Produce a verbatim copy of the entries listed below.
--- Start ---
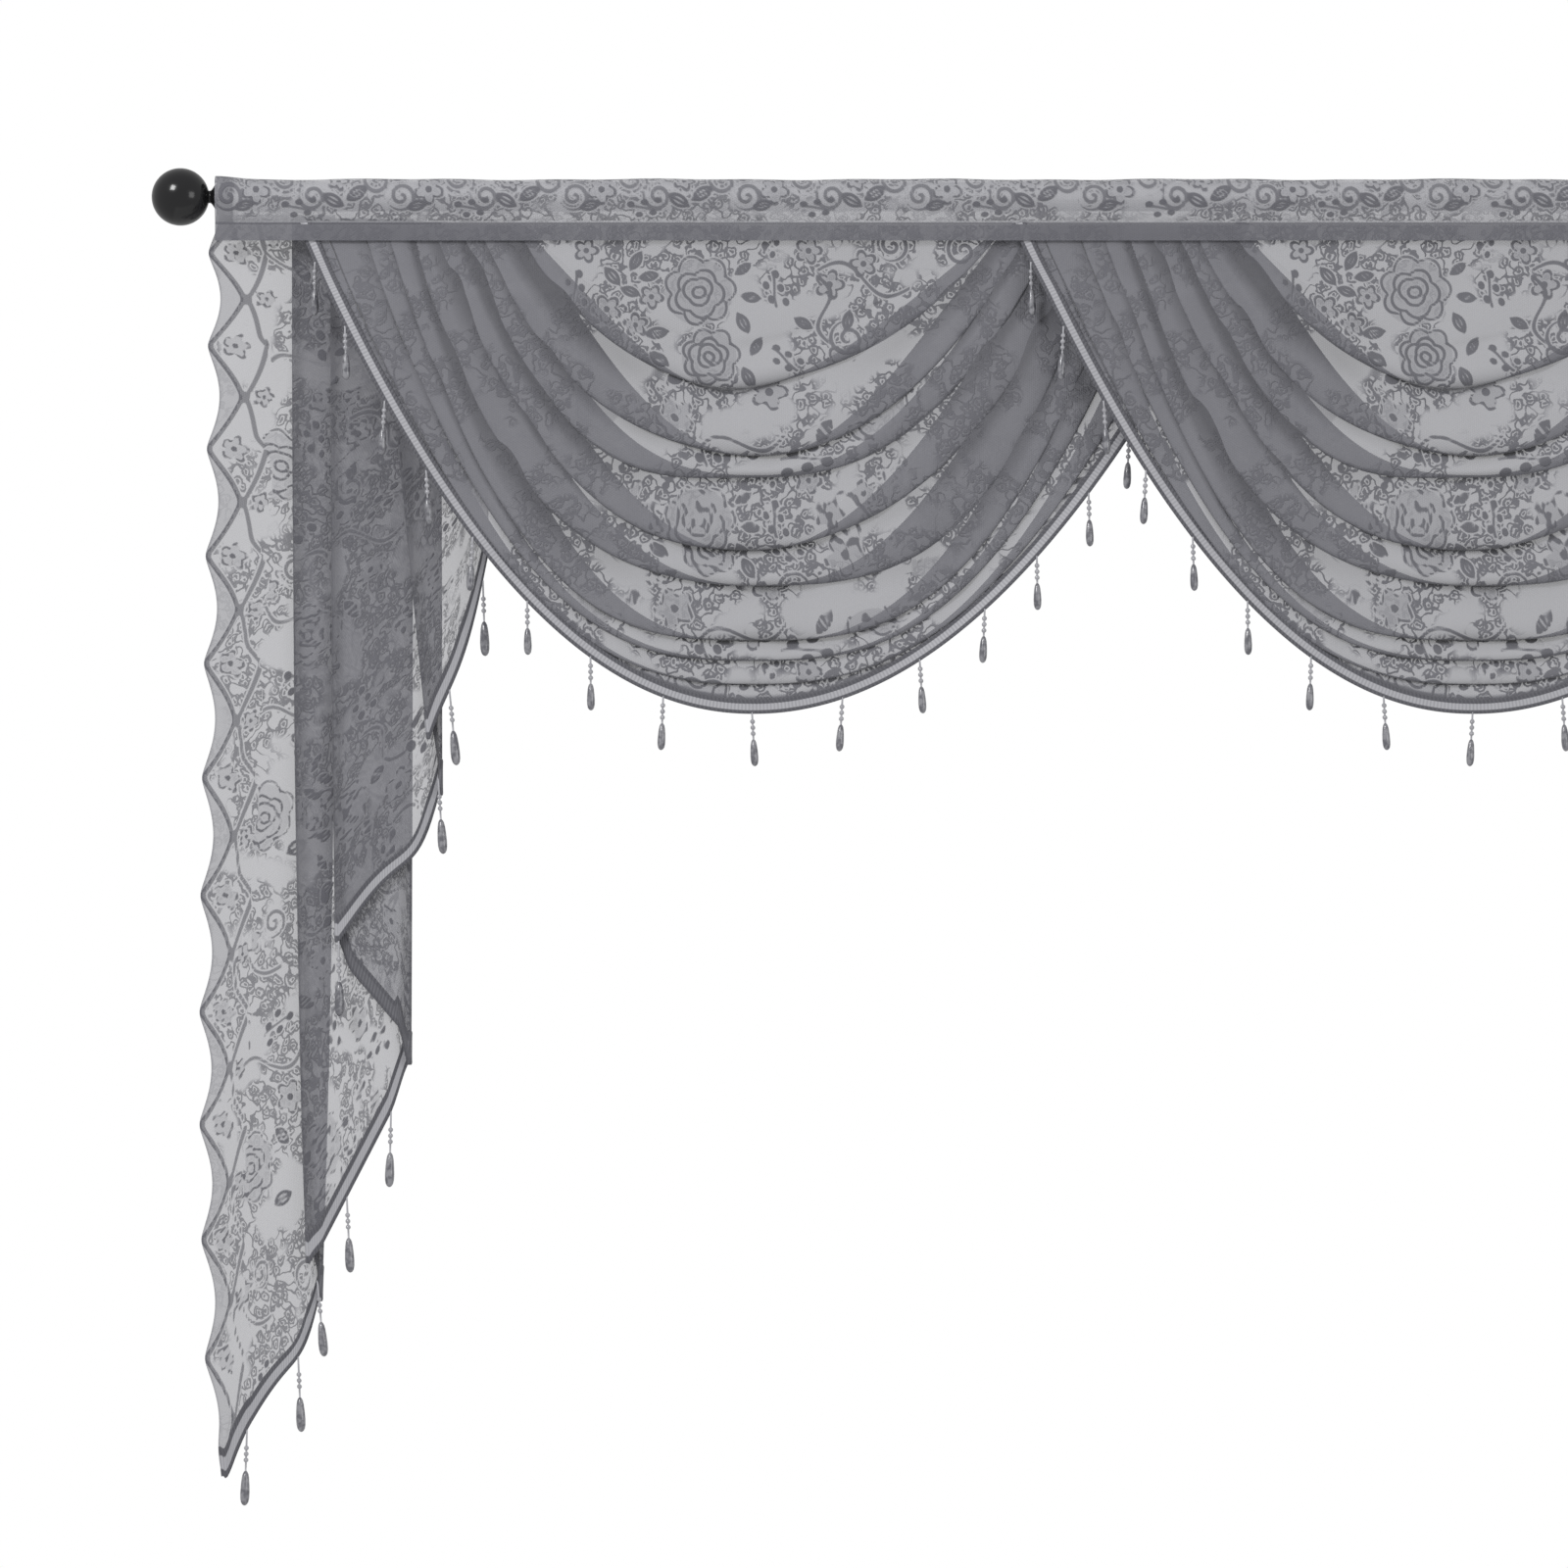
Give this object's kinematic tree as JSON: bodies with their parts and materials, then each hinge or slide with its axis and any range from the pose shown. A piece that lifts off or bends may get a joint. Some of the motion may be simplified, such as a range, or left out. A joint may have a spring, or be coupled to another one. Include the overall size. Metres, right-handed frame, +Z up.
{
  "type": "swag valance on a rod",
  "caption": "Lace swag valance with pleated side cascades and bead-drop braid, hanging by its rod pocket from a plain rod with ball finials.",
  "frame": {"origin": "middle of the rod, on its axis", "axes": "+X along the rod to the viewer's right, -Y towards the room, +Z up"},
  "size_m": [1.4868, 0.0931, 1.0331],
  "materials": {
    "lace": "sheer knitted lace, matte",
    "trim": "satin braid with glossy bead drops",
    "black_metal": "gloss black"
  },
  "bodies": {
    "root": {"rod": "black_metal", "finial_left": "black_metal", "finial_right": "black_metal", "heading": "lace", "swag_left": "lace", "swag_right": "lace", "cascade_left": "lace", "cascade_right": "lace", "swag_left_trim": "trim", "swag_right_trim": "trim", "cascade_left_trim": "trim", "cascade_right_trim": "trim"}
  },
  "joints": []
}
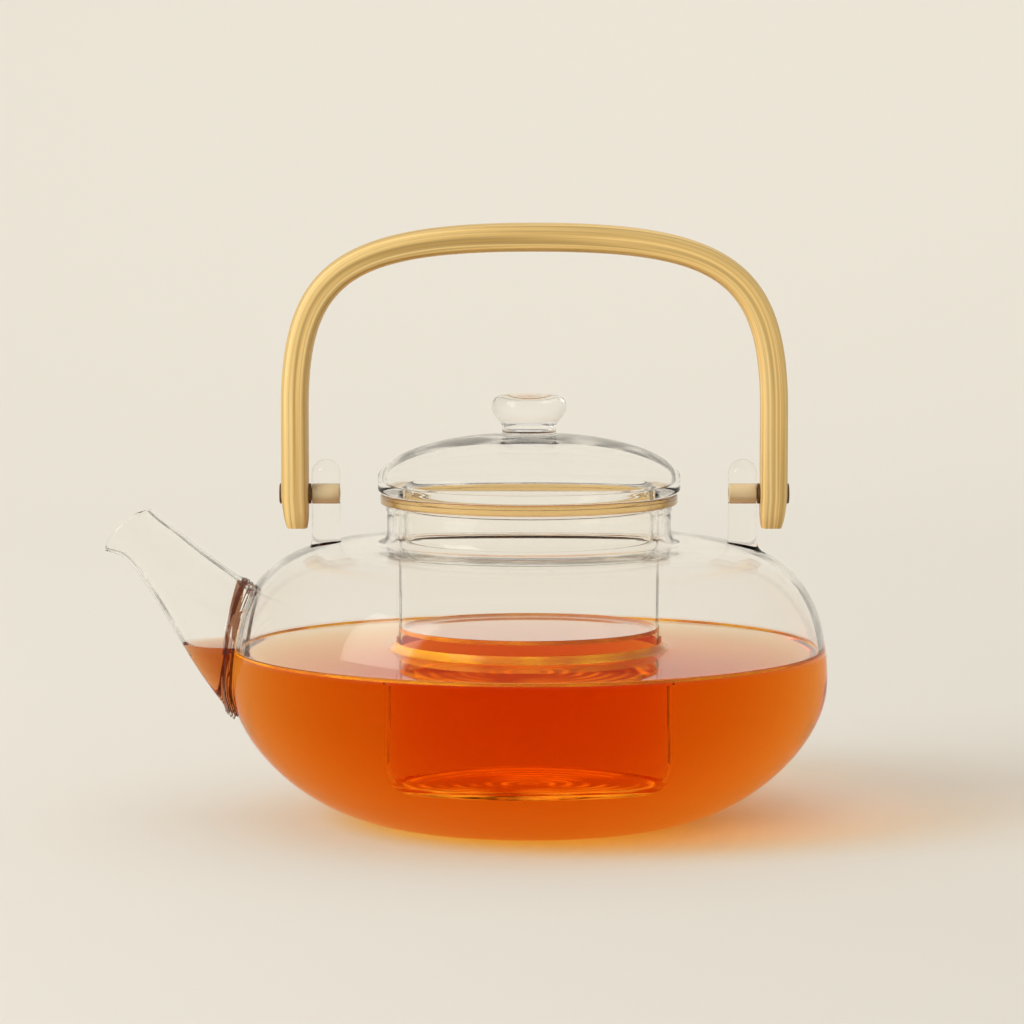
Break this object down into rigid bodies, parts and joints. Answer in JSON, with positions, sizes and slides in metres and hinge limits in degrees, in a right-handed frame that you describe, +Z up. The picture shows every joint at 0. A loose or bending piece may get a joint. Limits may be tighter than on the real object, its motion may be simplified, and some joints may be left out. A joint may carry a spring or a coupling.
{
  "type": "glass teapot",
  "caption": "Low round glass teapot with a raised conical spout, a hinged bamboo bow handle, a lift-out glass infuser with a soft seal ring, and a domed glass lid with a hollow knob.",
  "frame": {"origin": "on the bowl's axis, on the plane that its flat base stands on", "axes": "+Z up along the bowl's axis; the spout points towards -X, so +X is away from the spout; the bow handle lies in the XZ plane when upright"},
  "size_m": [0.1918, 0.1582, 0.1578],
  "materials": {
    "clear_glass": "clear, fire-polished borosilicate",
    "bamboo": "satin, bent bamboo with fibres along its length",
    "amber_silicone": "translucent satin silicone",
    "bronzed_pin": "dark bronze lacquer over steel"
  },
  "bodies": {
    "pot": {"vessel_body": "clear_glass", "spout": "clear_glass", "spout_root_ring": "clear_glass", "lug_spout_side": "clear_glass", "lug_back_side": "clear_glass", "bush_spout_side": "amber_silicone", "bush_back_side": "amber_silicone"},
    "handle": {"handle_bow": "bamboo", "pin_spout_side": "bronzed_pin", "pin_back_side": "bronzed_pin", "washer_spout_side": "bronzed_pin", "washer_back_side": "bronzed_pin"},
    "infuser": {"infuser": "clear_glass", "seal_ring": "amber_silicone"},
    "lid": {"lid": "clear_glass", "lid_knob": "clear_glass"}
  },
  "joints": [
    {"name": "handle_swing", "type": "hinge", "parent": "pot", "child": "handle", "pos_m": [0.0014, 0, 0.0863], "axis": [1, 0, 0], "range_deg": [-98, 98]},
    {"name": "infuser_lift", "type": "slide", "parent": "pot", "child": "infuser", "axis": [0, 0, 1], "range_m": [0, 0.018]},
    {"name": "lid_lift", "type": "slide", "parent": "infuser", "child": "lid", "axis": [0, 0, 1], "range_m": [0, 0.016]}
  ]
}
--- End ---
Task solution –
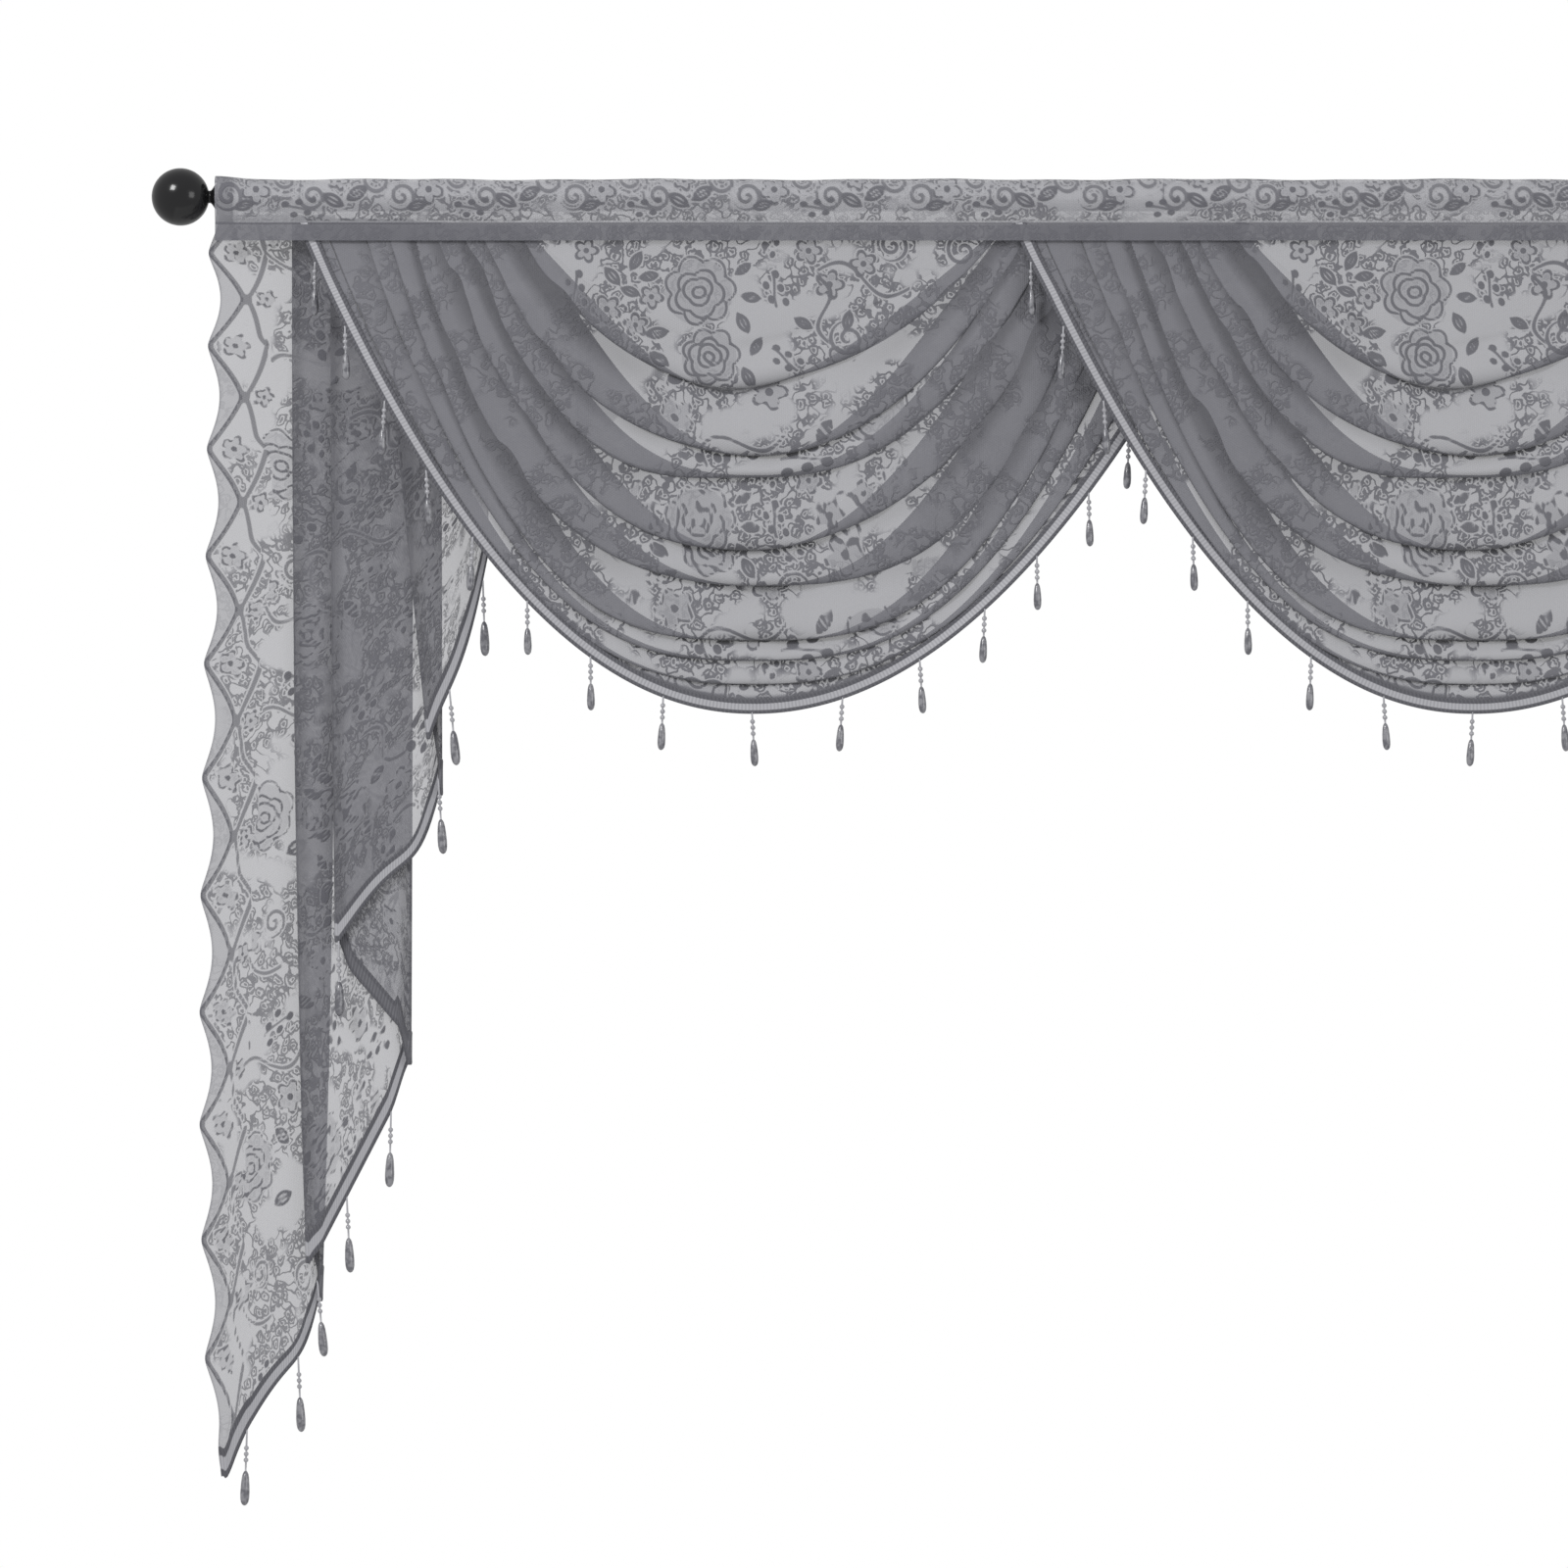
Give this object's kinematic tree as JSON: bodies with their parts and materials, then each hinge or slide with its axis and any range from the pose shown. A piece that lifts off or bends may get a joint. Some of the motion may be simplified, such as a range, or left out. A joint may have a spring, or be coupled to another one. Include the overall size. Metres, right-handed frame, +Z up.
{
  "type": "swag valance on a rod",
  "caption": "Lace swag valance with pleated side cascades and bead-drop braid, hanging by its rod pocket from a plain rod with ball finials.",
  "frame": {"origin": "middle of the rod, on its axis", "axes": "+X along the rod to the viewer's right, -Y towards the room, +Z up"},
  "size_m": [1.4868, 0.0931, 1.0331],
  "materials": {
    "lace": "sheer knitted lace, matte",
    "trim": "satin braid with glossy bead drops",
    "black_metal": "gloss black"
  },
  "bodies": {
    "root": {"rod": "black_metal", "finial_left": "black_metal", "finial_right": "black_metal", "heading": "lace", "swag_left": "lace", "swag_right": "lace", "cascade_left": "lace", "cascade_right": "lace", "swag_left_trim": "trim", "swag_right_trim": "trim", "cascade_left_trim": "trim", "cascade_right_trim": "trim"}
  },
  "joints": []
}
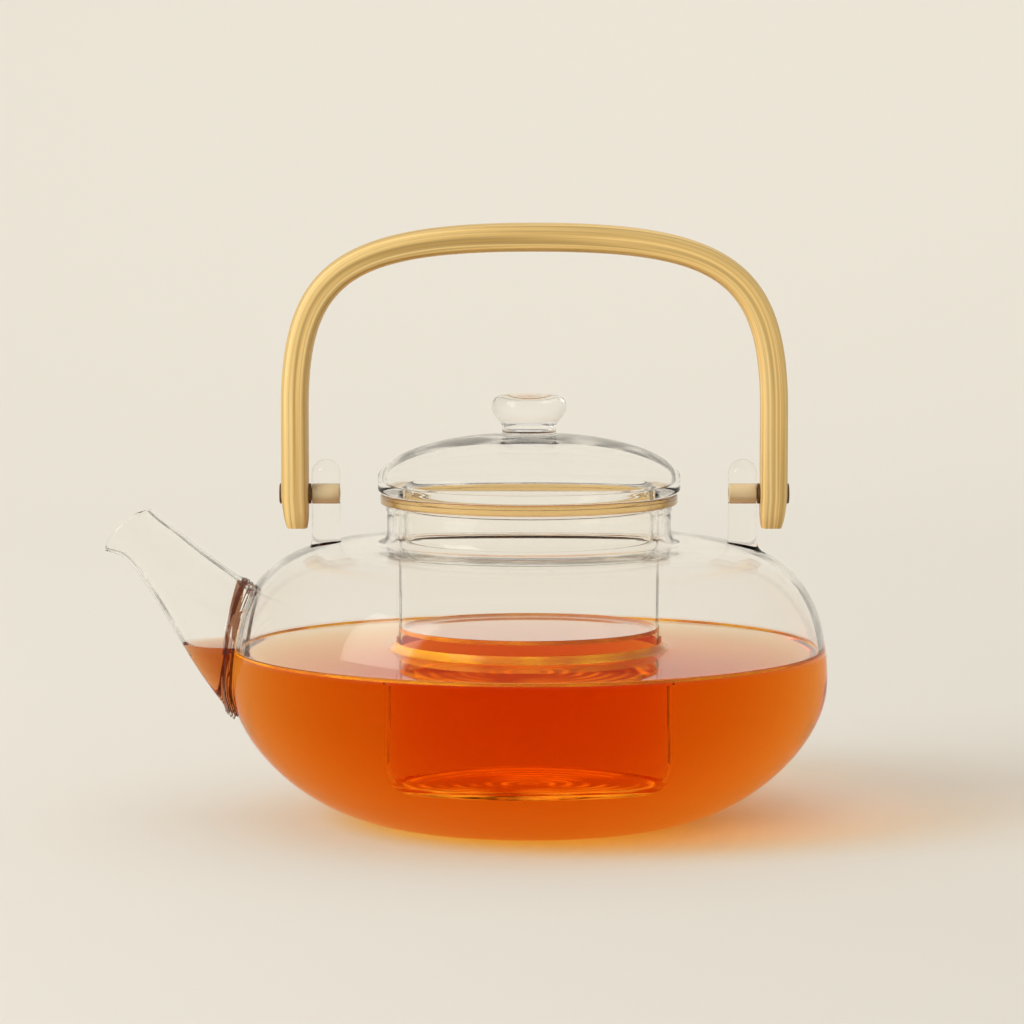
Break this object down into rigid bodies, parts and joints. Answer in JSON, with positions, sizes and slides in metres and hinge limits in degrees, in a right-handed frame that you describe, +Z up. The picture shows every joint at 0. A loose or bending piece may get a joint. Limits may be tighter than on the real object, its motion may be simplified, and some joints may be left out. A joint may carry a spring or a coupling.
{
  "type": "glass teapot",
  "caption": "Low round glass teapot with a raised conical spout, a hinged bamboo bow handle, a lift-out glass infuser with a soft seal ring, and a domed glass lid with a hollow knob.",
  "frame": {"origin": "on the bowl's axis, on the plane that its flat base stands on", "axes": "+Z up along the bowl's axis; the spout points towards -X, so +X is away from the spout; the bow handle lies in the XZ plane when upright"},
  "size_m": [0.1918, 0.1582, 0.1578],
  "materials": {
    "clear_glass": "clear, fire-polished borosilicate",
    "bamboo": "satin, bent bamboo with fibres along its length",
    "amber_silicone": "translucent satin silicone",
    "bronzed_pin": "dark bronze lacquer over steel"
  },
  "bodies": {
    "pot": {"vessel_body": "clear_glass", "spout": "clear_glass", "spout_root_ring": "clear_glass", "lug_spout_side": "clear_glass", "lug_back_side": "clear_glass", "bush_spout_side": "amber_silicone", "bush_back_side": "amber_silicone"},
    "handle": {"handle_bow": "bamboo", "pin_spout_side": "bronzed_pin", "pin_back_side": "bronzed_pin", "washer_spout_side": "bronzed_pin", "washer_back_side": "bronzed_pin"},
    "infuser": {"infuser": "clear_glass", "seal_ring": "amber_silicone"},
    "lid": {"lid": "clear_glass", "lid_knob": "clear_glass"}
  },
  "joints": [
    {"name": "handle_swing", "type": "hinge", "parent": "pot", "child": "handle", "pos_m": [0.0014, 0, 0.0863], "axis": [1, 0, 0], "range_deg": [-98, 98]},
    {"name": "infuser_lift", "type": "slide", "parent": "pot", "child": "infuser", "axis": [0, 0, 1], "range_m": [0, 0.018]},
    {"name": "lid_lift", "type": "slide", "parent": "infuser", "child": "lid", "axis": [0, 0, 1], "range_m": [0, 0.016]}
  ]
}